Prepaid debit cards are becoming more affordable with increased competition resulting in fewer fees, but the booming market still lacks critical consumer protections, according to a new study by The Pew Charitable Trusts.
U.S. consumers loaded some $64 billion onto prepaid debit cards in 2012, more than double the amount in 2009, Pew said. The cards are available at many checkout counters and at a number of big banks.
The new report, "Consumers Continue to Load Up on Prepaid Cards," looked at changes since the Washington, D.C.-based nonprofit research group released its first study on the topic two years ago.

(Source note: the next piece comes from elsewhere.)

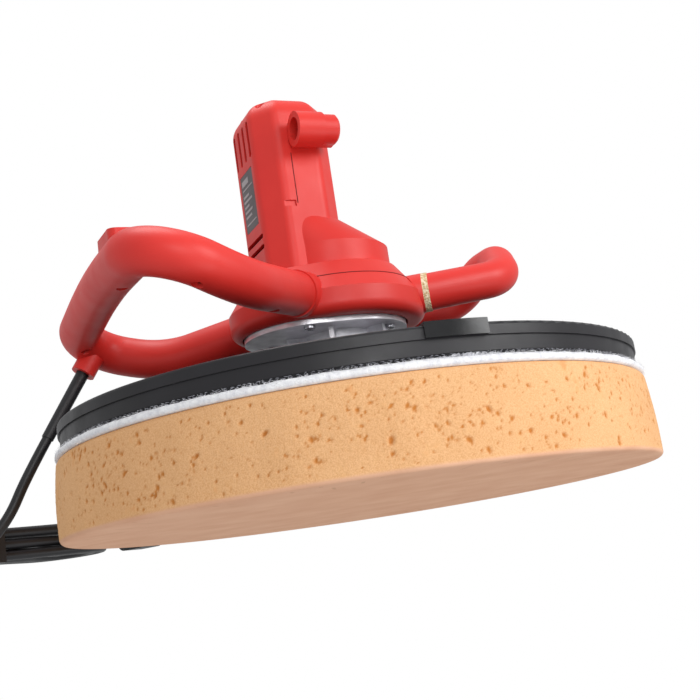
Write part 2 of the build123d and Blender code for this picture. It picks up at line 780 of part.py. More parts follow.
with BuildPart() as belly_lower:
    extrude(belly_outline(BELLY_BOTTOM, 0), amount=BELLY_SHOULDER - BELLY_BOTTOM)
    fillet(belly_lower.edges().group_by(Axis.Z)[0], 7.0)
    loft([belly_outline(BELLY_SHOULDER, 0), belly_outline(BELLY_TOP, 0)])
    split(bisect_by=Plane.XY.offset(BELLY_SEAM), keep=Keep.BOTTOM)
    add(branch_stubs.part)
    add(belly_cavity.part, mode=Mode.SUBTRACT)
    add(branch_bores.part, mode=Mode.SUBTRACT)
    extrude(pod_outline(BELLY_BOTTOM - 5, 47.2, 42.7), amount=SHELL + 6, mode=Mode.SUBTRACT)
save(belly_lower, "belly_lower")

with BuildPart() as belly_upper:
    loft([belly_outline(BELLY_SHOULDER, 0), belly_outline(BELLY_TOP, 0)])
    split(bisect_by=Plane.XY.offset(BELLY_SEAM), keep=Keep.TOP)
    add(branch_stubs.part, mode=Mode.SUBTRACT)
    add(belly_cavity.part, mode=Mode.SUBTRACT)
    add(branch_bores.part, mode=Mode.SUBTRACT)
    extrude(pod_outline(BELLY_TOP - SHELL - 1, 38.5, 28.0), amount=SHELL + 2, mode=Mode.SUBTRACT)
save(belly_upper, "belly_upper")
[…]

The reloadable cards -- designed mainly for consumers who don't have bank accounts -- can be used wherever traditional debit cards are accepted: at the register, to make purchases online or to withdraw cash at ATMs. Many people use them while traveling instead of carrying cash and as a budgeting tool to limit how much they or their children spend.
As the cards have zoomed in popularity, issuers have been criticized for blindsiding users with a bevy of fees. Costs vary but can include activation fees and monthly fees, plus ATM, transaction, reload, balance inquiry, statement and dormancy fees, among others.
Although the industry has improved, it remains largely unregulated. That gives consumers few protections from faulty disclosures and leaves it up to the issuer whether to cover losses from fraudulent transactions, Pew said.
"While prepaid cards offer many benefits to consumers, they are a relatively new product with little oversight," said Susan Weinstock, director of Pew's safe checking project.